Courtroom dramas bring out the amateur lawyer in us all. Perhaps we think we could do as good a job as Atticus Finch or Perry Mason, given the chance.
For Sam Neill, star of Jurassic Park, starring in The Twelve gave him a chance to be the lawyer he’d once dreamed of becoming.
The big-budget Australian drama – which was a huge hit in its homeland – arrives on ITVX this week and in it Neill plays Brett Colby, one of the rock star silks of the Sydney legal world.
Neill didn’t undergo any legal preparation for the part but then again it probably wasn’t required.
“I’m kind of a frustrated lawyer myself,” he laughed. “I thought I’d like to be a barrister when I was at university. I started doing a double degree. I did a BA in English and started an LLB in law but law is taught in an incredibly dull way. It sent me to sleep. It’s just learning cases by rote and why they teach it that way completely baffles me.
“Perhaps things have changed since then but it was dull fare so I stuck to what I knew – which was English and history and so on – and that’s why I ended up doing what I do instead of spending 50 years at the bar.”
The Australian legal system’s loss was cinema’s gain and Neill went on to star in The Hunt For Red October, Hunt For The Wilder People and of course the blockbuster dinosaur movie franchise to which he returned last year in Jurassic World: Dominion.

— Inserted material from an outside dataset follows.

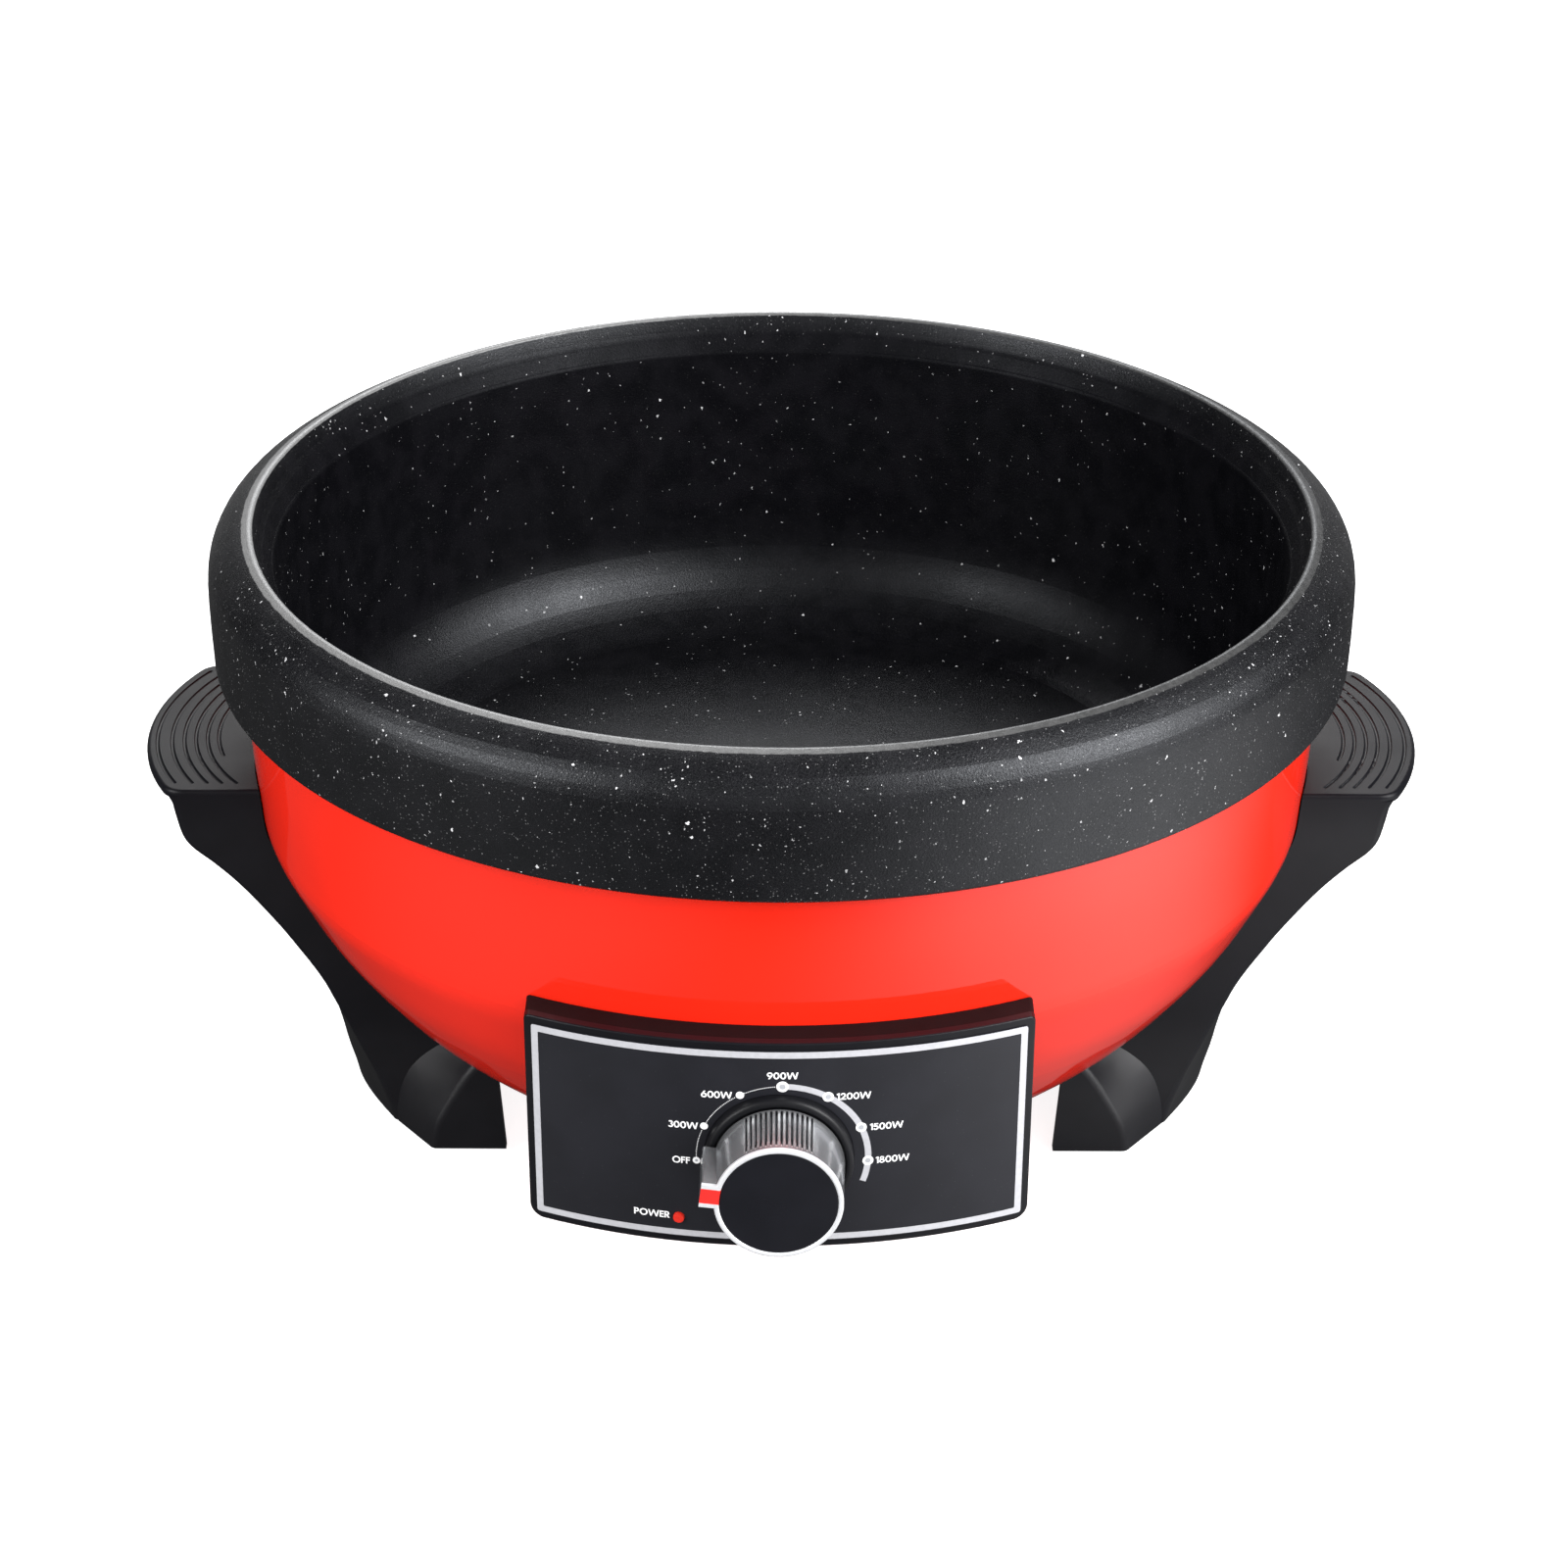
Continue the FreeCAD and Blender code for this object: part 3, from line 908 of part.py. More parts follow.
# from the inlet's tabs under the liner to the block
mw = []
for px, pz in PINS[:2]:
    sx = -1 if px < 0 else 1
    mw.append(wire([(px, IN_Y - 28.0, IN_CZ + pz), (px, 122.0, IN_CZ + pz), (sx * 6.9, 104.0, 50.0), (sx * 6.6, 84.0, 47.0),
                    (sx * 7.0, 66.0, 47.0), (sx * 7.0, TB.y + 7.0, 47.0)], 8.0))
add("mains_wires", group(mw))
# block to regulator, regulator to cut-out, cut-out to element, element to block
live = wire([(-7.0, TB.y - 7.0, 47.0), (-7.0, 20.0, 47.0), (-24.0, -20.0, 44.0), (-22.0, -90.0, 46.0),
             (-10.0, -116.0, 58.0), (-10.0, -131.0, 64.0)])
switched = wire([(0.0, -13.0, 66.8), (0.0, -17.0, 66.8), (0.0, -17.0, 52.0), (4.0, -40.0, 48.0), (14.0, -95.0, 50.0),
                 (10.0, -116.0, 58.0), (10.0, -131.0, 64.0)])
add("control_wires", group([live, switched]))
f1, f2 = END_PTS
hot = wire([(0.0, 13.0, 66.8), (0.0, 17.0, 66.8), (0.0, 17.0, 54.0), (20.0, 4.0, 42.0), (52.0, -46.0, 39.0),
            (f1.x, f1.y, 39.0), (f1.x, f1.y, 45.0)])
neutral = wire([(7.0, TB.y - 7.0, 47.0), (7.0, 24.0, 46.0), (12.0, 8.0, 39.5), (34.0, -36.0, 38.3),
                (f2.x, f2.y, 38.5), (f2.x, f2.y, 45.0)])
add("element_wires", group([hot, neutral]))
lq = LAMP - lamp_n * 17.0
lw = []
for dz, xt, yt, zt in ((-1.5, -16.5, -134.0, 62.2), (1.5, -20.0, -134.0, 79.6)):
    lw.append(wire([(lq.x, lq.y, lq.z + dz), (-20.5 + dz, -137.0, 53.4 + dz * 0.5), (xt, -131.0, 57.0 + dz), (xt, yt, zt),
                    (-10.4, -134.0, zt)], 3.0, 0.6))
add("lamp_wires", group(lw))
earth = [(0.0, IN_Y - 28.0, IN_CZ + 2.0), (0.0, 123.0, IN_CZ + 2.0), (0.0, 113.0, 46.0), (-30.0, 88.0, 41.0),
         (-64.0, 64.0, 38.5), (-74.0, 56.0, 37.6), (-74.0, 46.2, 37.6)]
add("earth_wire", wire(earth, 9.0))
ES = V(-74.0, 40.0, 0)
es = fuse(cyl(1.95, 10.0, ES + V(0, 0, 29.4)), cyl(3.6, 1.6, ES + V(0, 0, 29.4)), cyl(3.4, 2.4, ES + V(0, 0, 33.2)))
add("earth_stud", es)
add("earth_tag", fuse(ring(4.0, 2.05, 0.7, ES + V(0, 0, 32.2)), box(ES.x - 1.6, ES.x + 1.6, ES.y + 3.2, ES.y + 6.2, 32.2, 32.9),
                      box(ES.x - 1.6, ES.x + 1.6, ES.y + 5.6, ES.y + 6.2, 32.2, 38.9)))

# ---------------------------------------------------------------- write the nodes
for name, s in nodes.items():
    bb = s.BoundBox
    ok = s.isValid()
    print("%-22s solids %2d vol %9.0f valid %s  x %.1f..%.1f y %.1f..%.1f z %.1f..%.1f" % (
        name, len(s.Solids), s.Volume, ok, bb.XMin, bb.XMax, bb.YMin, bb.YMax, bb.ZMin, bb.ZMax))
    s.exportStep("parts/%s.step" % name)
print(len(nodes), "nodes")
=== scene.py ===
import json
import math

import bpy
from mathutils import Euler, Matrix, Vector, geometry


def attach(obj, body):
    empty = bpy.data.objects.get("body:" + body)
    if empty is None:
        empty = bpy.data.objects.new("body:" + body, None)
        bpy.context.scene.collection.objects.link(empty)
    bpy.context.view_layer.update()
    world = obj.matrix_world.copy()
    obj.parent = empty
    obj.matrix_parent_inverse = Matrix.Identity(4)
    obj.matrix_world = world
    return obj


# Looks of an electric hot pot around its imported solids. Metres, +Z up, front is -Y.
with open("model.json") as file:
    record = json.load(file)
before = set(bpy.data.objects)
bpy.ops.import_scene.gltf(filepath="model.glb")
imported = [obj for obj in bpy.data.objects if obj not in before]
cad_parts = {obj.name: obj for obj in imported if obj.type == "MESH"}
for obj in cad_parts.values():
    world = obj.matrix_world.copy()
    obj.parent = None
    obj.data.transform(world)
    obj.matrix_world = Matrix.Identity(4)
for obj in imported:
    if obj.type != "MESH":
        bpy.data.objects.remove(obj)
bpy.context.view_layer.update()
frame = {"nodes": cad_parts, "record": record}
NODES = frame["nodes"]
scene = bpy.context.scene
scene.view_settings.view_transform = "Standard"
scene.view_settings.look = "None"

MM = 0.001
PANEL_R = 164.85           # printed face of the control panel, mm
DIAL_S, DIAL_Z = 0.85, 72.5  # centre of the printed dial, along the face and up
DIAL_R = 22.67


# ---------------------------------------------------------------- materials
class Look:
    """A procedural material under construction; positions are object positions in mm."""

    def __init__(self, name, base, rough, metal=0.0, **sockets):
        self.m = bpy.data.materials.new(name)
        self.m.use_nodes = True
        self.t = self.m.node_tree
        self.p = next(n for n in self.t.nodes if n.type == "BSDF_PRINCIPLED")
        self.set("Base Color", (*base, 1.0))
        self.set("Roughness", rough)
        self.set("Metallic", metal)
        for k, v in sockets.items():
            self.set(k.replace("_", " "), v)
        self._mm = None
        self.height = None

    def set(self, socket, value):
        self.p.inputs[socket].default_value = value

    def node(self, kind, **props):
        n = self.t.nodes.new(kind)
        for k, v in props.items():
            setattr(n, k, v)
        return n

    def wire(self, a, b):
        self.t.links.new(a, b)

    def feed(self, socket, value):
        if isinstance(value, (int, float)):
            socket.default_value = value
        elif isinstance(value, tuple):
            socket.default_value = value
        else:
            self.wire(value, socket)

    @property
    def mm(self):
        """Object coordinates in millimetres."""
        if self._mm is None:
            c = self.node("ShaderNodeTexCoord")
            v = self.node("ShaderNodeVectorMath", operation="SCALE")
            self.wire(c.outputs["Object"], v.inputs[0])
            v.inputs["Scale"].default_value = 1000.0
            self._mm = v.outputs[0]
        return self._mm

    def moved(self, vec, offset=(0, 0, 0), scale=(1, 1, 1)):
        n = self.node("ShaderNodeMapping")
        self.wire(vec, n.inputs["Vector"])
        n.inputs["Location"].default_value = offset
        n.inputs["Scale"].default_value = scale
        return n.outputs[0]

    def math(self, op, a, b=0.0, c=0.0, clamp=False):
        n = self.node("ShaderNodeMath", operation=op, use_clamp=clamp)
        self.feed(n.inputs[0], a)
        self.feed(n.inputs[1], b)
        if len(n.inputs) > 2:
            self.feed(n.inputs[2], c)
        return n.outputs[0]

    def span(self, value, a, b, lo=0.0, hi=1.0, smooth=True):
        n = self.node("ShaderNodeMapRange")
        n.interpolation_type = "SMOOTHSTEP" if smooth else "LINEAR"
        self.feed(n.inputs["Value"], value)
        self.feed(n.inputs["From Min"], a)
        self.feed(n.inputs["From Max"], b)
        self.feed(n.inputs["To Min"], lo)
        self.feed(n.inputs["To Max"], hi)
        return n.outputs["Result"]

    def noise(self, size, detail=2.0, vec=None, rough=0.5, distort=0.0):
        """Noise whose features are about size mm across."""
        n = self.node("ShaderNodeTexNoise")
        self.wire(vec if vec is not None else self.mm, n.inputs["Vector"])
        n.inputs["Scale"].default_value = 1.0 / size
        n.inputs["Detail"].default_value = detail
        n.inputs["Roughness"].default_value = rough
        n.inputs["Distortion"].default_value = distort
        return n

    def mix(self, fac, a, b):
        n = self.node("ShaderNodeMix", data_type="RGBA")
        self.feed(n.inputs[0], fac)
        self.feed(n.inputs[6], (*a, 1.0) if isinstance(a, tuple) and len(a) == 3 else a)
        self.feed(n.inputs[7], (*b, 1.0) if isinstance(b, tuple) and len(b) == 3 else b)
        return n.outputs[2]

    def bump(self, height, distance_mm, strength=1.0):
        n = self.node("ShaderNodeBump")
        n.inputs["Strength"].default_value = strength
        n.inputs["Distance"].default_value = distance_mm * MM
        self.wire(height, n.inputs["Height"])
        if self.height is not None:
            self.wire(self.height, n.inputs["Normal"])
        self.height = n.outputs["Normal"]
        self.wire(self.height, self.p.inputs["Normal"])
        return n

    def axes(self):
        s = self.node("ShaderNodeSeparateXYZ")
        self.wire(self.mm, s.inputs[0])
        return s.outputs

    def specks(self, cell, share, radius, seed, vec=None, soft=0.35):
        """Random round flecks: one in each cell of side cell mm with chance share. Mask and tone."""
        v = self.node("ShaderNodeTexVoronoi", feature="F1", voronoi_dimensions="3D")
        self.wire(self.moved(vec if vec is not None else self.mm, (seed * 13.7, seed * 7.3, seed * 3.1)), v.inputs["Vector"])
        v.inputs["Scale"].default_value = 1.0 / cell
        v.inputs["Randomness"].default_value = 1.0
        c = self.node("ShaderNodeSeparateColor")
        self.wire(v.outputs["Color"], c.inputs[0])
        keep = self.math("LESS_THAN", c.outputs["Red"], share)
        size = self.math("MULTIPLY", self.span(c.outputs["Green"], 0.0, 1.0, 0.45, 1.0, False), radius / cell)
        near = self.span(v.outputs["Distance"], size, self.math("MULTIPLY", size, 1.0 - soft), 0.0, 1.0)
        return self.math("MULTIPLY", near, keep), c.outputs["Blue"]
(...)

For The Twelve, which is a 10-part drama about a murder trial, Neill is returning to television. It’s a medium which he says has changed in the past couple of decades for the better. However, the movie industry has also changed as a result.
“Long-form television like this, across 10 hours, has become colossal,” he said. “At the same time – and I think this is something to be regretted – cinema has diminished a bit. There’s a lot of energy and a lot of money going into long-form drama.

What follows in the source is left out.